El príncipe Cherbatov, sacado de las instituciones de la nobleza para servir durante algún tiempo como ministro de la Corona, decía: «Tanto Samarin como yo somos antiguos mariscales de la nobleza provinciana. Hasta ahora, nadie nos ha considerado como de la izquierda, ni nosotros mismos nos asignamos este carácter. Pero ni él ni yo podemos comprender que impere en el Estado una situación en la que el monarca y su gobierno se hallen radicalmente divorciados de todo lo que hay de razonable en el país —de las intrigas revolucionarias no hay para qué hablar—: de los nobles, de los comerciantes, de las ciudades, de los zemstvos e incluso del ejército. Si en las alturas no se quiere escuchar nuestra opinión, sabremos cuál es nuestro deber: marcharnos».

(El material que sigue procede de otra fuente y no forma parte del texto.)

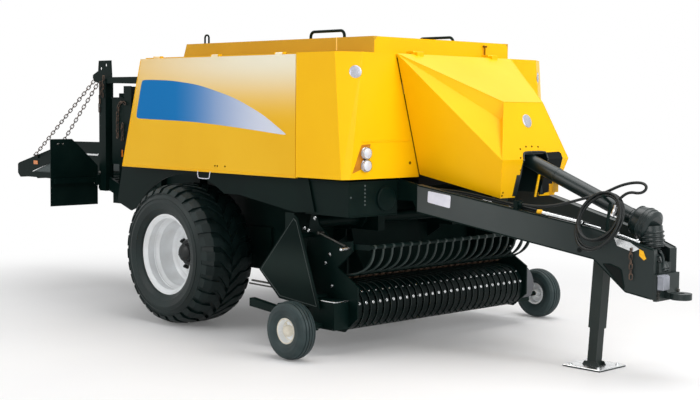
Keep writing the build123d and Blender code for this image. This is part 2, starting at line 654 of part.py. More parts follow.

Para la nobleza, la causa de todos los males está en que la monarquía se ha vuelto ciega o ha perdido el juicio. La clase privilegiada no ha perdido las esperanzas en una política capaz de conciliar la sociedad vieja con la nueva. O, dicho en otros términos: la nobleza no se aviene a la idea de que está condenada a desaparecer, y convierte lo que no es más que la angustia del agonizante en rebeldía contra la fuerza más sagrada del viejo régimen, es decir, contra la monarquía. La acritud y la irresponsabilidad de la rebeldía aristocrática se explican por la misma molicie histórica a que están acostumbrados sus más altos representantes, por su miedo insuperable a la revolución. Las incoherencias y contradicciones de la rebeldía aristocrática tienen su razón de ser en el hecho de que se trata de una clase que tiene cerradas todas las salidas, y del mismo modo que una lámpara, antes de extinguirse, brilla por un momento con resplandor más vivo, aunque sea humoso, la nobleza, en los estertores de la agonía, tiene un resplandor súbito de protesta que presta un gran servicio a sus enemigos mortales. Es la dialéctica de este proceso, que no sólo se aviene a la teoría de la sociedad de clases, sino que sólo en ésta encuentra su explicación.